A change in the marriage laws “almost certainly will” infringe on the freedoms of religious people, George said. It could happen as early as this summer, when Massachusetts is scheduled to become the first state with legalized same-sex “marriage.”
For example, what would happen if a county clerk who is a practicing Catholic refuses to grant a marriage license to a homosexual couple, claiming such an action would violate her beliefs?
There is a parallel in Canada. There, marriage commissioners — similar to justices of the peace in America — have been told either to perform same-sex ceremonies, or quit.
“Think of what you would do to a county clerk who refused to issue a marriage certificate to an interracial couple,” George said. “Since the premise is that this is bigotry just like racial bigotry, the conclusion would seem to follow as night follows day.”
Conservatives like George point to what they see as a contradiction in the argument of same-sex “marriage” supporters. On one hand, supporters say that the traditional definition of marriage is biased and even bigoted. On the other hand, supporters say religious freedom won’t be impacted.
In February, Sen. Mark Dayton, D.-Minn., told a group of homosexual activists that if a proposed amendment to the Minnesota constitution passes, “the forces of bigotry and hatred will have had their say.” He also said a proposed federal amendment is “un-Christian.”
Glenn Lavy, an attorney with the Alliance Defense Fund, says that same-sex “marriage” would violate religious freedoms in the workplace, in schools and throughout society.
Schools could be forced to teach that same-sex “marriages” and traditional marriage are identical, he said.
“Proponents of same-sex marriage claim that it is a civil right,” he said. “If same-sex marriage becomes the law and is treated as a civil right, then the government will treat same-sex marriage the same way they treat race.”
Both George and Lavy point to a case from the 1970s and ’80s in which the IRS pulled Bob Jones University’s tax-exempt status due to its racial policies. The university sued, claiming that its religious liberties had been violated. The U.S. Supreme Court eventually sided with the IRS.
“The IRS said there is a strong public policy against discrimination in education and that not allowing interracial dating is discrimination, so they took away the tax-exempt status,” Lavy said. “… There are already people making the argument that anyone who disagrees with homosexual behavior should not have tax-exempt status. If same-sex marriage becomes law, more than likely any church who holds to the historic biblical position will be denied tax-exempt status.”
Same-sex “marriage” legalization also could lead to restrictions on what is broadcast on the airwaves — similar to what is taking place in Canada, Lavy said.
Those who claim same-sex “marriage” is a civil but not a religious issue, Lavy said, “are either naive or being less than honest.”
Harvard University law professor Mary Ann Glendon made a similar argument recently, when she said that a “live-and-let-live” policy likely wouldn’t follow same-sex “marriage” legalization. She pointed to other countries as evidence.

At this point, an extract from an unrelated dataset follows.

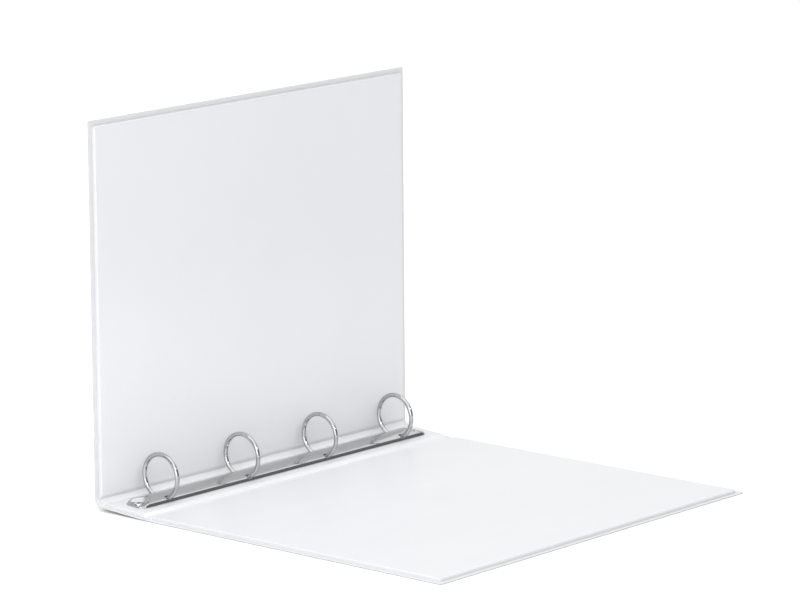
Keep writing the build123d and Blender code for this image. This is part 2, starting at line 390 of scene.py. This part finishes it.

“Gay-marriage proponents use the language of openness, tolerance and diversity, yet one foreseeable effect of their success will be to usher in an era of intolerance and discrimination the likes of which we have rarely seen before,” she wrote in a Wall Street Journal commentary. “Every person and every religion that disagrees will be labeled as bigoted and openly discriminated against.”
In many ways, claims of discrimination are already being made. A homosexual student sued Seton Hall University March 10, claiming he was discriminated against when the school chose not to formally recognize his homosexual student group. Seton Hall, a Catholic University, says such a group goes against its beliefs.

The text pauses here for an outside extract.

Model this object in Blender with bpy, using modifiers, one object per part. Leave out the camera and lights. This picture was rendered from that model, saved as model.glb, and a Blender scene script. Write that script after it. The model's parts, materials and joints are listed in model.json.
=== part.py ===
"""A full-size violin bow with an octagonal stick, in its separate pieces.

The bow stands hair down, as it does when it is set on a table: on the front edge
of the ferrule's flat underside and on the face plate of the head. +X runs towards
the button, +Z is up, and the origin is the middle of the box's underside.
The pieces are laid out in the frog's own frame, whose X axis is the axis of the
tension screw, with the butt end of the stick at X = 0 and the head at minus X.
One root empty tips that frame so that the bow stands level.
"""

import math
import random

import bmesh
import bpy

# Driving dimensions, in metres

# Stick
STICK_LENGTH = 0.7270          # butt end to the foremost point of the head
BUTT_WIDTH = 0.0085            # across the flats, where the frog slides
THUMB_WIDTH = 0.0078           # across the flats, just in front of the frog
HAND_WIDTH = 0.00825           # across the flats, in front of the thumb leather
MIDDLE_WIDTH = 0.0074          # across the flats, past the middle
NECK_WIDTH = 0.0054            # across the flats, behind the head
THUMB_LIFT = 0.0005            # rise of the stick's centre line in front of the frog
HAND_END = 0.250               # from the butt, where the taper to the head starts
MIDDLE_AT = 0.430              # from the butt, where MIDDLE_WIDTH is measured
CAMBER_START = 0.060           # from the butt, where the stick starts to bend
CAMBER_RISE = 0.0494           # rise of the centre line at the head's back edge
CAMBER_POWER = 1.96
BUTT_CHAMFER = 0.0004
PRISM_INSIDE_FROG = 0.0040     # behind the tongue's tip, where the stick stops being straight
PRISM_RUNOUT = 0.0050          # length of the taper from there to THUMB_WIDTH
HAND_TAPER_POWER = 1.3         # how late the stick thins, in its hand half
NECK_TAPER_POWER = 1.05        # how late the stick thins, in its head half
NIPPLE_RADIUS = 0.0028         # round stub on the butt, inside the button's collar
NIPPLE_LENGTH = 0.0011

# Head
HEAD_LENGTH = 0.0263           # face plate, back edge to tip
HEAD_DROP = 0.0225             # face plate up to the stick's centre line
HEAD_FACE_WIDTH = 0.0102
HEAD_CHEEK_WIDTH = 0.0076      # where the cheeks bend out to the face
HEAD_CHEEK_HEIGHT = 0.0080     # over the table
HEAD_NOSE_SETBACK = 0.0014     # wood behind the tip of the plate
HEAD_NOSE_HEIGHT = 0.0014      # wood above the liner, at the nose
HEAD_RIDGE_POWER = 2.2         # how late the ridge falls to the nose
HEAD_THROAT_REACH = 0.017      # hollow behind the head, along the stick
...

“Rosa Parks never sat in the middle of the bus,” the student told Newsday.
George, the Princeton professor, said same-sex “marriage” is another way for homosexual activists to seek approval for their beliefs. The strategy is one of incrementalism, he said.
“The cultural left has always claimed disingenuously that they were only interested in ensuring the toleration of private immorality,” George said. “… They always denied that they were seeking approval, much less the state enforcement of their views. But it turns out that they were lying. What they were actually seeking was not to put a stop to the imposition of morality, but rather to impose a different morality.”
The arguments for and against sodomy laws are one example of the incremental strategy, George noted. In the 1960s, he said, liberals argued that sodomy laws shouldn’t be enforced because it was regulating private immoral action.
“They conceded that it was immoral, but said, ‘We shouldn’t enforce private immorality. It was a victimless crime.’ In 2004, we’ve come all the way around to saying not only does the state have to tolerate it, the state has to approve it and even give it the legal sanction of marriage.”